As a higher-than-normal risk policy, you will need to contact providers to discover if they will sell you car insurance without a driver’s license. Just as the situation is unique for each individual, you may need to phone several insurers for competing quotes.

Have your supporting documentation on hand to prove your need for car insurance under your extenuating circumstances. Choose the car insurance that best suits your desire. Consider the cost, the deductible, and the levels of coverage available when you select your car insurance policy.

  1. Get your car insurance

First and foremost, you will have to provide your complete driver’s profile. You will need your identification and your previous driver’s license number if you had one. It’s best if the person driving your car is present with you when you set up the policy. You will need to provide the vehicle’s VIN and the make, model, and trim.

You might also need to give the approximate mileage on the odometer. Pay for your car insurance. The insurer will let you know how you can make your payment. If you’re calling to set up car insurance over the phone, you can pay by credit card in many cases. You will be provided with a copy of the car insurance policy, either in person or sent to you digitally.

How to Get Insurance With a Suspended License

People who have their licenses suspended have different options for getting car insurance than those who have never had a driver’s license or have had it revoked. License suspension is often the consequence for serious traffic violations like driving under the influence (DUI) or driving without insurance.

Sometimes, when you have a suspended license, the best course of action is to obtain a restricted license from your state’s department of motor vehicles, which may conditionally reinstate your driving privileges. Also, in some cases, getting SR-22 insurance may be the only way to get car insurance coverage and getting back your driving privileges after your license is suspended.

  1. Apply for a Restricted or Conditional License

Some insurers in the United States will more or less offer you insurance coverage if you can apply for a restricted license. To find a car insurance policy with a restricted license, you will likely be limited to Non-Standard Insurance, which specialize in covering high-risk drivers.

Nonstandard insurers include: Acceptance, The General and Titan Insurance. Meanwhile, a restricted license, also known as a hardship license, gives you back your driving privileges if your license was previously suspended for a traffic violation. Your eligibility and the specific terms for your restricted license differ from state to state.

But, you may be ineligible to apply for a restricted license if you have had a previous suspension. Additionally, a restricted license may only allow you to drive during the day or only for designated purposes, such as getting to work or school.

In some states, instead of a restricted license, you can apply for a conditional license if your driving privileges have been suspended. Obtaining a conditional license gives you back your ability to drive usually under the condition that you complete a DMV-sponsored driving program.

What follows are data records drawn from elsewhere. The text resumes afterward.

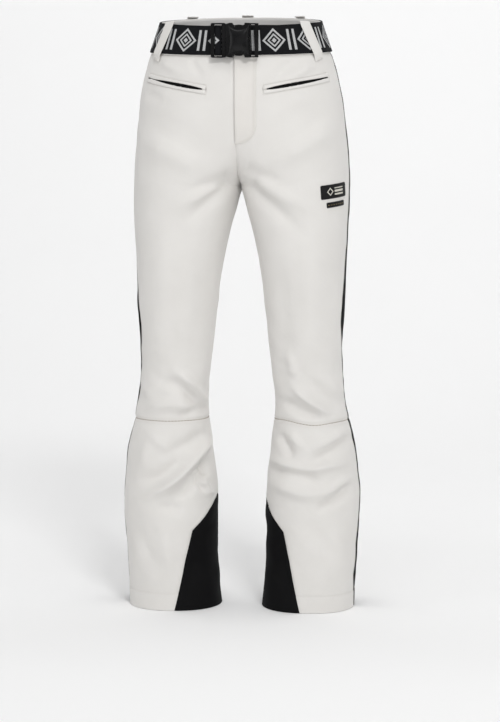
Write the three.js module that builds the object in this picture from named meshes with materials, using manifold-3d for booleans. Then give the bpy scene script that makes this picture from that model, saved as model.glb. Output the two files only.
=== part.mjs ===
// Slim flared softshell ski trousers with a webbing belt and side-release buckle, as worn.
// Millimetres, +Z up, front of the garment faces -Y, the wearer's left is +X.
// The origin is the centre of the waist opening; the hems lie WAIST_HEIGHT below it.
import * as THREE from 'three';
import { mergeVertices } from 'three/addons/utils/BufferGeometryUtils.js';
import Module from 'manifold-3d';

const wasm = await Module();
wasm.setup();

// ---------------------------------------------------------------- driving dimensions
const WAIST_HEIGHT = 985;      // hem to waist plane
const CROTCH = 716;            // hem to crotch point
const KNEE_AXIS = 376;         // hem to the bend of the knee
const KNEE_SEAM = 321;         // hem to the seam that joins thigh and flare panels
const KNEE_FOLD = [296, 462];  // heights between which the cloth folds at the knee
const HIP_AXIS = 812;          // hem to the bend of the hip
const HIP_FOLD = 115;          // width of the slanting band that folds at the hip
const CLOTH = 2.0;             // wall of the bonded cloth with its seam allowances
const GAP = 0.3;               // clearance between sewn pieces
const BAND_LOW = 930;          // lower edge of the waistband at the front
const BELT_WIDTH = 50;
const BELT_THICK = 2.0;
const LOOP_WIDTH = 20;
const BUCKLE_HEIGHT = 56;
const FLY_WIDTH = 34;
const FLY_BOTTOM = 782;
const HALF = GAP / 2;

// ---------------------------------------------------------------- body form, height above hem
// height, inner edge, outer edge of a leg or hip
const WIDTHS = [
  [0, 35.3, 192.4], [57, 40.3, 194.6], [92, 42.4, 197.3], [126, 42.5, 199.4], [161, 41.7, 201.1], [195, 42, 201.6],
  [230, 45, 199.1], [264, 49.5, 196], [290, 51.8, 190.8], [316, 55.0, 183.6], [335, 57.1, 180.4], [352, 57.6, 177.2],
  [368, 56.6, 174.9], [402, 52.9, 171.9], [436, 49, 171.8], [487, 43.9, 174], [521, 39.9, 176.2], [555, 36.2, 176.5],
  [589, 30.9, 177.4], [622, 24.1, 179.3], [656, 15.5, 181], [690, 6.6, 182.1], [716, 0, 182.2], [757, 0, 180.6],
  [791, 0, 177.7], [825, 0, 174.1], [858, 0, 170.3], [891, 0, 163.9], [925, 0, 154.5], [958, 0, 142.5], [988, 0, 132.6], [1010, 0, 129],
];
// height, front, back
const DEPTHS = [
  [0, -80, 86], [57, -79, 86], [126, -78, 86], [195, -76, 84], [250, -72, 78], [300, -67, 71], [316, -65.5, 67],
  [350, -66, 61], [376, -69, 58], [420, -73, 60], [470, -78, 66], [521, -84, 73], [589, -91, 85], [656, -97, 98],
  [716, -102, 112], [757, -105, 124], [791, -108, 130], [825, -111, 130], [858, -112, 125], [891, -112, 117],
  [925, -109, 108], [958, -104, 101], [988, -100, 96], [1010, -98, 94],
];
// height, angle of the front seam of the side panel (degrees, 0 is the outermost line, minus is forward)
const SIDE_SEAM = [
  [0, -4], [30, -8], [60, -13], [110, -12], [150, -8], [200, -5], [250, -6], [316, -8], [335, -4], [370, -9], [400, -8],
  [440, -13], [485, -19], [520, -16], [560, -9], [640, -5], [720, -4], [850, -2], [1010, -2],
];
// height, width of the side panel along the cloth
const SIDE_WIDTH = [[0, 76], [200, 72], [316, 60], [400, 60], [560, 66], [720, 70], [850, 62], [935, 50], [1010, 46]];
// height, angle of the edge of the inner ankle guard (degrees from the front, 180 is the inseam)
const GUARD_TOP = 182;
const GUARD = [[0, 95], [135, 123.5], [GUARD_TOP, 164]];

function spline(table, col) {
  const xs = table.map((r) => r[0]), ys = table.map((r) => r[col]), n = xs.length;
  const d = [], m = new Array(n).fill(0);
  for (let i = 0; i < n - 1; i++) d.push((ys[i + 1] - ys[i]) / (xs[i + 1] - xs[i]));
  m[0] = d[0];
  m[n - 1] = d[n - 2];
  for (let i = 1; i < n - 1; i++) m[i] = d[i - 1] * d[i] <= 0 ? 0 : (2 * d[i - 1] * d[i]) / (d[i - 1] + d[i]);
  return (x) => {
    if (x <= xs[0]) return ys[0];
    if (x >= xs[n - 1]) return ys[n - 1];
    let i = 0;
    while (x > xs[i + 1]) i++;
    const h = xs[i + 1] - xs[i], t = (x - xs[i]) / h, t2 = t * t, t3 = t2 * t;
    return (2 * t3 - 3 * t2 + 1) * ys[i] + (t3 - 2 * t2 + t) * h * m[i] + (-2 * t3 + 3 * t2) * ys[i + 1] + (t3 - t2) * h * m[i + 1];
  };
}
const inner = spline(WIDTHS, 1), outer = spline(WIDTHS, 2), front = spline(DEPTHS, 1), back = spline(DEPTHS, 2);
const seamAngle = spline(SIDE_SEAM, 1), sideWidth = spline(SIDE_WIDTH, 1);
const smooth = (a, b, x) => {
  const t = Math.min(1, Math.max(0, (x - a) / (b - a)));
  return t * t * (3 - 2 * t);
};
const mix = (a, b, t) => a + (b - a) * t;

// A horizontal section of the wearer's left half: points from the centre front (or inseam) round the outside to the centre back.
const SECTION_STEPS = 120;
const cache = new Map();
function section(h) {
  const key = Math.round(h * 50);
  if (cache.has(key)) return cache.get(key);
  h = key / 50;
  const n = mix(2.12, 2.28, smooth(300, 650, h)) - 0.12 * smooth(820, 960, h);
  const xo = outer(h), yf = front(h), yb = back(h), cy = (yf + yb) / 2 + mix(0, -8, smooth(716, 900, h));
  let cx, ai, start;
  if (h <= CROTCH) {
    cx = (inner(h) + xo) / 2;
    ai = cx - inner(h);
    start = Math.PI;
  } else {
    const rise = h - CROTCH;
    cx = mix(xo / 2, 0.001, smooth(0, 215, rise) * 0.6 + smooth(40, 215, rise) * 0.4);
    const rho = Math.exp(-Math.pow(rise / 85, 1.25));
    ai = cx / rho;
    start = Math.acos(Math.max(-1, -Math.pow(rho, n / 2)));
  }
  const ao = xo - cx, e = 2 / n;
  const pts = [];
  for (let i = 0; i <= SECTION_STEPS; i++) {
    const a = mix(-start, start, i / SECTION_STEPS), c = Math.cos(a), s = Math.sin(a);
    const w = c > 0 ? ao : ai, b = s < 0 ? cy - yf : yb - cy;
    pts.push([cx + Math.sign(c) * Math.pow(Math.abs(c), e) * w, cy + Math.sign(s) * Math.pow(Math.abs(s), e) * b, a]);
  }
  if (h > CROTCH) pts[0][0] = pts[SECTION_STEPS][0] = 0;
  const run = [0];
  for (let i = 1; i < pts.length; i++) run.push(run[i - 1] + Math.hypot(pts[i][0] - pts[i - 1][0], pts[i][1] - pts[i - 1][1]));
  const made = { pts, run, length: run[run.length - 1] };
  cache.set(key, made);
  return made;
}
function alongSection(sec, s) {
  const { pts, run, length } = sec;
  s = Math.min(length, Math.max(0, s));
  let lo = 0, hi = run.length - 1;
  while (hi - lo > 1) {
    const mid = (lo + hi) >> 1;
    if (run[mid] <= s) lo = mid;
    else hi = mid;
  }
  const t = (s - run[lo]) / Math.max(1e-9, run[hi] - run[lo]);
  return [mix(pts[lo][0], pts[hi][0], t), mix(pts[lo][1], pts[hi][1], t)];
}
function lengthAtAngle(sec, a) {
  const { pts, run } = sec;
  for (let i = 1; i < pts.length; i++) if (pts[i][2] >= a) return mix(run[i - 1], run[i], (a - pts[i - 1][2]) / (pts[i][2] - pts[i - 1][2]));
  return sec.length;
}
function lengthAtX(sec, x) {
  const { pts, run } = sec;
  for (let i = 1; i < pts.length; i++) if (pts[i][0] >= x) return mix(run[i - 1], run[i], (x - pts[i - 1][0]) / (pts[i][0] - pts[i - 1][0]));
  return sec.length / 2;
}
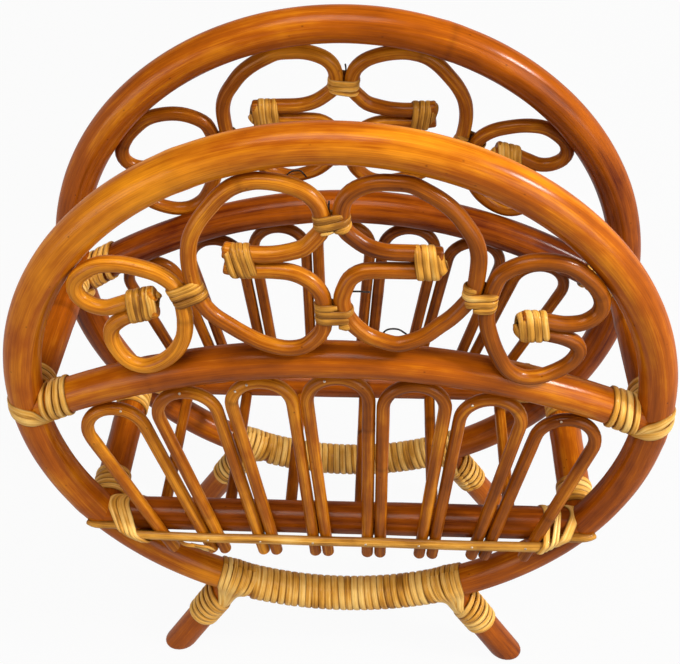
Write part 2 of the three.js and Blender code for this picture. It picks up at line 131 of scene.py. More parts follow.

In New York, for instance, individuals whose licenses have been suspended for a drinking and driving violation could receive a conditional license if they attend a DMV-approved Impaired Driver Program.

  1. Get SR-22 Insurance

In this particular option, once your license was suspended because of a serious traffic violation, such as driving while intoxicated or without insurance, your state may mandate you to get an SR-22 insurance policy before your license can be reinstated.

SR-22 insurance is a type of policy in which your insurer files a form with the DMV that attests you have the required auto insurance coverage in your state. Although some insurers can offer you SR-22 coverage, some standard insurers may not give you a quote because they consider you a high-risk driver. Instead, nonstandard car insurance companies may be your best options to insure your vehicle.